A igreja tem uma preocupação exacerbada com pessoas possuídas por demônios, mas dá pouca, ou quase nenhuma atenção, aos variados tipos de possessão.
Sim, possuídos tem notoriedade garantida no show bis evangélico e, mais recentemente, até no catolicismo romano. Endemoninhados aparecem em horário nobre na TV, possuem culto só para eles (Desencapetamento Total), tem liturgia própria (rituais de exorcismo), e papel de destaque entre o povo, que se lambuza garantindo mídia ao espetáculo bizarro.
Entretanto, para quem conhece a fenomenologia por trás destes eventos, não há com o que se preocupar, pois a esmagadora maioria dos casos de possessão demoníaca não passam de manipulação emocional, baixa autoestima, sugestionamento inconsciente, histeria e fraude comportamental.
Na verdade, demônio que faz entrevista, responde a perguntas e espera o comercial da TV, só engana crente assombrado, pois nem criancinhas se prestam a dar atenção a tais performances.
Ser possuído fisicamente pelo diabo é o estágio último de um processo longo, que começa na mente, passa pelas emoções e chega à dimensão do físico.

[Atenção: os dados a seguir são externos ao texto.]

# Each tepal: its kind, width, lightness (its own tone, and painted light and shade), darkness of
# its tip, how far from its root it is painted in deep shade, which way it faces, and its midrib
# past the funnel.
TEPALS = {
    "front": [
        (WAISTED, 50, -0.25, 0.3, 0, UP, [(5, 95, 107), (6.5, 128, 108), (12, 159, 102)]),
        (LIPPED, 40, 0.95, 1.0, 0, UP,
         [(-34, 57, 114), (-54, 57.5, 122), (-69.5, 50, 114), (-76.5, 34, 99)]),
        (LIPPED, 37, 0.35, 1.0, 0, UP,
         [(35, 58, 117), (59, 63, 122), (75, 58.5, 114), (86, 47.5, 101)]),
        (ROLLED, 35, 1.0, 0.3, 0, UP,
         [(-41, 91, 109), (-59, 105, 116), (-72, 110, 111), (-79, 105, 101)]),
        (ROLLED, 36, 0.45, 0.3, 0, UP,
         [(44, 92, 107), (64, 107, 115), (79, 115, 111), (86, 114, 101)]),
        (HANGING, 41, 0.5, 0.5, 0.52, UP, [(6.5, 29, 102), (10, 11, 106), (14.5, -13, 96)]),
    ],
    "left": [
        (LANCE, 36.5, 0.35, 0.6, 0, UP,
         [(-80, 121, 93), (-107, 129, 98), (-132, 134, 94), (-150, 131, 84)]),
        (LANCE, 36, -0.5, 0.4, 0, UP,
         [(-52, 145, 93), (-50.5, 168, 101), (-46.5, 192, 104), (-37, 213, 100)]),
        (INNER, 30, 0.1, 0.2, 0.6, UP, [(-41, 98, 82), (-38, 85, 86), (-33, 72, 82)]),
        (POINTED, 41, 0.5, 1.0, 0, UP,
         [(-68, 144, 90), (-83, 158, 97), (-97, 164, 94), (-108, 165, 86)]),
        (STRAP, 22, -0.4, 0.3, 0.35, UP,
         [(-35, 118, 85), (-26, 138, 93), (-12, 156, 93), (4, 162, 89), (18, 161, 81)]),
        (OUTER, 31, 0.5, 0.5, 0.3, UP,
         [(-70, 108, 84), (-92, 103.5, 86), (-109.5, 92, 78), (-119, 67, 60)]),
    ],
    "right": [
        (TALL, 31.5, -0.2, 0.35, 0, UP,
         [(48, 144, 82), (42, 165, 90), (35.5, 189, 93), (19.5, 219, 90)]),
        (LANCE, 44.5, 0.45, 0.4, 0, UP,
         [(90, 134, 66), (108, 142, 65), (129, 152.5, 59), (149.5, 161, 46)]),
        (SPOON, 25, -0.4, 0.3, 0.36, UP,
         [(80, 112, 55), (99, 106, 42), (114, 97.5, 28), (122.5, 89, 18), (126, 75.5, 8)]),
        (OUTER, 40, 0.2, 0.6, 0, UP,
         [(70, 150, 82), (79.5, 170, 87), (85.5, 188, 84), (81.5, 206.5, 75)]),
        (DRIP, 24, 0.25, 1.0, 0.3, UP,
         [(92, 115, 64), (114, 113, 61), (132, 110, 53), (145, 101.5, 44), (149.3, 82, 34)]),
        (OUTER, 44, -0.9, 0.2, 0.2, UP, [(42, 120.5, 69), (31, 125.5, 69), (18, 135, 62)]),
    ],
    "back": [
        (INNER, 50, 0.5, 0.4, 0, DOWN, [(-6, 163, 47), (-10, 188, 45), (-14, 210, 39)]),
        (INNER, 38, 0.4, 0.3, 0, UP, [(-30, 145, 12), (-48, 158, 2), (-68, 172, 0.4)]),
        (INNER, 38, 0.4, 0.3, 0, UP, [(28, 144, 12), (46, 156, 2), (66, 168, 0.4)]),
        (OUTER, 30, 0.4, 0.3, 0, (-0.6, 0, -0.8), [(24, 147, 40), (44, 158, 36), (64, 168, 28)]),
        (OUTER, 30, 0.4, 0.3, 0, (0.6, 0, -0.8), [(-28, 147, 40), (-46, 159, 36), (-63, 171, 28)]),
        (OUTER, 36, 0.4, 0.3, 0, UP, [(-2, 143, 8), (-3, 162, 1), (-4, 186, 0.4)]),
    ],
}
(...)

E é daí que surge toda minha preocupação.
Ora, o que mais percebo na igreja é gente sendo possuída, mesmo que essa possessão não tenha, ainda, chegado ao estágio da perda do controle das faculdades mentais e do domínio do corpo físico.

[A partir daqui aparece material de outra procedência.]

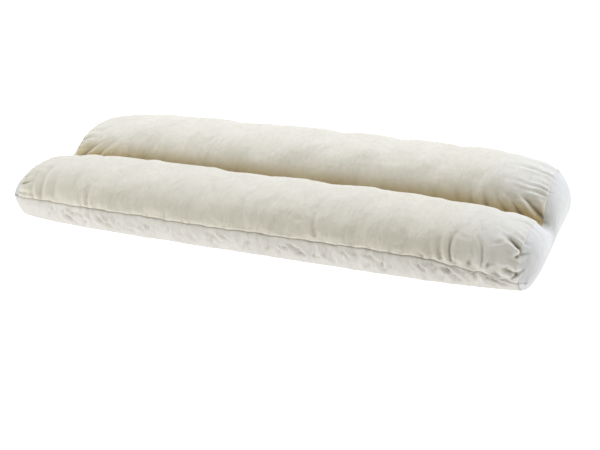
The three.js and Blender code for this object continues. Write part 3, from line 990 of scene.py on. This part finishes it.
def cotton(name, colour, crinkle, channel_shade_colour=None):
    """Plain woven cotton: fine threads, uneven yarn and soft crinkles, laid out on the cloth's own map."""
    f = Finish(name)
    place = f.node("ShaderNodeUVMap").value("UV")
    parts = f.node("ShaderNodeSeparateXYZ", None, {"Vector": place})
    along, across = parts.value("X"), parts.value("Y")
    turn = 2 * math.pi / (0.62 * MM)
    warp = (along * turn).sine()
    weft = (across * turn).sine()
    weave = warp * weft

    def streaks(scale_x, scale_y, detail, seed):
        vector = f.node("ShaderNodeMapping", None, {
            "Vector": place, "Location": (seed, seed * 0.7, 0),
            "Scale": (scale_x, scale_y, 1)}).value("Vector")
        return f.node("ShaderNodeTexNoise", {"noise_dimensions": "2D"}, {
            "Vector": vector, "Scale": 1.0, "Detail": detail, "Roughness": 0.55}).value("Fac")

    slubs = streaks(900, 60, 2, 3.1) * 0.5 + streaks(60, 900, 2, 7.7) * 0.5
    crumple = streaks(150, 70, 4, 1.3)
    broad = streaks(22, 14, 3, 5.9)
    tone = (slubs - 0.5) * 0.4 + (crumple - 0.5) * 0.6 + (broad - 0.5) * 0.6 + weave * 0.05
    pale = tuple(min(c * 1.09, 1) for c in colour)
    dark = tuple(c * 0.86 for c in colour)
    paint = f.mix(tone + 0.5, dark, pale)
    # painted shade: the top cloth is coloured warm and dark deep in the channel
    if channel_shade_colour:
        deep = f.node("ShaderNodeAttribute", {"attribute_name": "channel_painted_shade"}).value("Fac")
        paint = f.mix(deep * 0.85, paint, channel_shade_colour)
    # painted light: the top cloth is coloured paler towards the right end, where the side light falls
    right_end_light = f.node("ShaderNodeAttribute", {"attribute_name": "right_end_painted_light"}).value("Fac")
    paint = f.mix(right_end_light, paint, PAINTED_END_LIGHT)
    # painted shade: the colour darkens deep in each crease
    crease = f.node("ShaderNodeAttribute", {"attribute_name": "crease_painted_shade"}).value("Fac")
    paint = f.mix(crease * 0.9, paint, tuple(c * share for c, share in zip(colour, CREASE_PAINTED_SHADE)))
    relief = weave * (0.035 * MM) + (slubs - 0.5) * (0.10 * MM) + (crumple - 0.5) * (crinkle * MM)
    bump = f.node("ShaderNodeBump", None, {
        "Strength": 1.0, "Distance": 1.0, "Height": relief}).value("Normal")
    roughness = (crumple - 0.5) * 0.12 + 0.9
    return f.finish(paint, roughness, bump)


class PILLOW_OT_filled_body(bpy.types.Operator):
    """Sews and fills the body: the top cloth over both rolls and the channel"""

    bl_idname = "pillow.filled_body"
    bl_label = "Filled Body"

    def execute(self, context):
        sizes, colours = sizes_and_colours()
        cloths = sewn_cloths(sizes)
        lining = cloths.lining()
        panels = [
            lay_panel("top_cloth", cloths.top),
            lay_panel("lining", lining, flipped=True),
        ]
        # painted shade in the creases of the top cloth
        store(panels[0], "crease_painted_shade", cloths.top_shade)
        for end, row in ((LEFT, 0), (RIGHT, -1)):
            face = cloths.end_grid(end, cloths.top[row], lining[row], BODY_END_ROWS, BODY_CLEARANCE)
            panels.append(lay_panel("body_end", face))
        body = join_panels("filled_body", panels)
        mark_shade(body, cloths.form)
        body.data.materials.append(cotton("cream_cotton", colours.top, 1.3, colours.fold))
        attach(body, "root")
        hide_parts("pillow_body")
        return {"FINISHED"}


class PILLOW_OT_base_cloth(bpy.types.Operator):
    """Sews the cloth of the underside, up to both long seams"""

    bl_idname = "pillow.base_cloth"
    bl_label = "Base Cloth"

    def execute(self, context):
        sizes, colours = sizes_and_colours()
        cloths = sewn_cloths(sizes)
        base = lay_panel("base_cloth", cloths.base)
        # painted shade in the creases of the base cloth
        store(base, "crease_painted_shade", cloths.base_shade)
        give_thickness(base, sizes.cloth_thickness)
        choose(base)
        bpy.ops.object.shade_smooth()
        base.data.materials.append(cotton("base_cotton", colours.base, 2.0))
        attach(base, "root")
        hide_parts("base_panel")
        return {"FINISHED"}


class PILLOW_OT_end_cloths(bpy.types.Operator):
    """Sews the two-lobed cloths that close the ends"""

    bl_idname = "pillow.end_cloths"
    bl_label = "End Cloths"

    def execute(self, context):
        sizes, colours = sizes_and_colours()
        cloths = sewn_cloths(sizes)
        material = cotton("white_cotton", colours.end, 0.9)
        for end, row, name in ((LEFT, 0, "left"), (RIGHT, -1, "right")):
            face = cloths.end_grid(end, cloths.top[row], cloths.base[row], END_ROWS)
            cloth = lay_panel(f"end_cloth_{name}", face, flipped=end == RIGHT)
            choose(cloth)
            bpy.ops.object.mode_set(mode="EDIT")
            bpy.ops.mesh.select_all(action="SELECT")
            bpy.ops.mesh.remove_doubles(threshold=MERGE_DISTANCE)
            bpy.ops.object.mode_set(mode="OBJECT")
            bpy.ops.object.shade_smooth()
            give_thickness(cloth, sizes.cloth_thickness)
            cloth.data.materials.append(material)
            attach(cloth, "root")
            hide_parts(f"end_panel_{name}")
            span = face[..., 1].max() - face[..., 1].min() + END_CUT_EXTRA
            rise = face[..., 2].max() - face[..., 2].min() + END_CUT_EXTRA
            float(END_CUT_SHARE * span * rise)
        return {"FINISHED"}


class PILLOW_OT_stage(bpy.types.Operator):
    """Lays the floor and sets up the soft lights and the camera"""

    bl_idname = "pillow.stage"
    bl_label = "Stage"

    def execute(self, context):
        scene = context.scene
        stage = scene.pillow_stage
        deselect_all()
        bpy.ops.mesh.primitive_plane_add(size=30, location=(0, 0, -0.0006))
        floor = context.object
        floor.name = "floor"
        f = Finish("pale_floor")
        floor.data.materials.append(f.finish(stage.floor, 0.9, sheen=0, glow=stage.floor_glow))
        world = bpy.data.worlds.new("studio")
        scene.world = world
        world.use_nodes = True
        background = world.node_tree.nodes["Background"]
        background.inputs["Color"].default_value = (1.0, 0.93, 0.72, 1)
        background.inputs["Strength"].default_value = stage.sky
        self.softbox("back_softbox", (-0.2, 1.25, 1.62), (2.4, 1.0), stage.top_light, (0.84, 0.88, 1.0))
        self.softbox("front_softbox", (-1.2, -1.6, 0.4), (1.0, 0.5), stage.front_light, (0.96, 0.98, 1.0))
        self.softbox("side_softbox", (1.9, 0.3, 0.6), (1.0, 1.0), stage.side_light, (0.96, 0.98, 1.0))
        self.camera(scene, stage)
        scene.view_settings.view_transform = "Standard"
        return {"FINISHED"}

    def softbox(self, name, place, size, power, colour):
        target = Vector((0, 0, 0.04))
        bpy.ops.object.light_add(type="AREA", location=place)
        lamp = bpy.context.object
        lamp.name = name
        lamp.rotation_euler = (target - Vector(place)).to_track_quat("-Z", "Y").to_euler()
        lamp.data.shape = "RECTANGLE"
        lamp.data.size, lamp.data.size_y = size
        lamp.data.energy = power
        lamp.data.color = colour

    def camera(self, scene, stage):
        a, e = stage.azimuth, stage.elevation
        back = Vector((math.sin(a) * math.cos(e), -math.cos(a) * math.cos(e), math.sin(e)))
        right = Vector((math.cos(a), math.sin(a), 0))
        up = back.cross(right)
        target = Vector((0, -0.007, 0.045))
        place = target + back * stage.distance + right * 0.0136 - up * 0.0483
        bpy.ops.object.camera_add(location=place)
        camera = bpy.context.object
        camera.name = "camera"
        turn = Matrix((right, up, back)).transposed()
        camera.rotation_euler = turn.to_euler()
        camera.data.sensor_width = 36
        camera.data.lens = stage.lens
        camera.data.clip_start = 0.01
        scene.camera = camera


class PILLOW_PT_panel(bpy.types.Panel):
    """Lists the pieces of the pillow"""

    bl_idname = "PILLOW_PT_panel"
    bl_label = "Pillow"
    bl_space_type = "VIEW_3D"
    bl_region_type = "UI"
    bl_category = "Pillow"

    def draw(self, context):
        for operator in PIECES:
            self.layout.operator(operator.bl_idname)


PIECES = (
    PILLOW_OT_filled_body,
    PILLOW_OT_base_cloth,
    PILLOW_OT_end_cloths,
    PILLOW_OT_stage,
)
CLASSES = (PillowSizes, ClothColours, StageSettings, *PIECES, PILLOW_PT_panel)


def register():
    for entry in CLASSES:
        bpy.utils.register_class(entry)
    bpy.types.Scene.pillow_sizes = bpy.props.PointerProperty(type=PillowSizes)
    bpy.types.Scene.pillow_colours = bpy.props.PointerProperty(type=ClothColours)
    bpy.types.Scene.pillow_stage = bpy.props.PointerProperty(type=StageSettings)


def unregister():
    del bpy.types.Scene.pillow_stage
    del bpy.types.Scene.pillow_colours
    del bpy.types.Scene.pillow_sizes
    for entry in reversed(CLASSES):
        bpy.utils.unregister_class(entry)


def main():
    register()
    bpy.ops.pillow.filled_body()
    bpy.ops.pillow.base_cloth()
    bpy.ops.pillow.end_cloths()
    bpy.ops.pillow.stage()


if __name__ == "__main__":
    main()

Há pessoas possuídas pelo “espírito dos pais”, pela ambiência familiar perversa, por abusos, humilhações, violências, inclusive sexual.
Há pessoas possuídas pelo “espírito do cônjuge”, gente que se tornou vítima de relações persecutórias, esmagadoras, manipulativas. Há mulheres, por exemplo, que sofrem violência sexual mesmo estando casadas, são expostas a pornografia, obrigadas a prática de swing, ou chantageadas por não possuir autonomia financeira.
Há gente possuída “pelo espírito da religião”, crentes que estão possessos de seus pastores sedutores, temendo tocar no “ungido”, submetendo-se a determinações absurdas, aceitando revelações enfatuadas, profecias fatalistas, maldições encomendadas. Outros tantos ficaram possessos do “espírito da denominação”, são os que abriram mão de sua autonomia, de suas agendas, tornaram-se funcionários do templo, servidores do altar, deixaram para trás profissão, estudos, família e amigos para servir a “obra”.
Tem gente na igreja possessa da luxúria, viciada em pornografia digital, gente presa ao “espírito do consumo”, endividada, fazendo transfusão de dinheiro entre contas com o agiota, sendo esmagada pelo cartão de crédito. Imaginar que as manifestações visíveis do diabo são as únicas que estão ocorrendo é de um reducionismo e de uma ingenuidade sem precedentes.
Assim, o diabo agradece toda a atenção dispensada e toda a mídia dedicada para os pseudo-possuídos, enquanto ele se banqueteia distribuindo, no varejo, possessões das mais diversas sobre as pessoas. Como tenho dito, e aqui reitero, o pior diabo é aquele que está sendo gestado dentro de você sem você, sequer, perceber.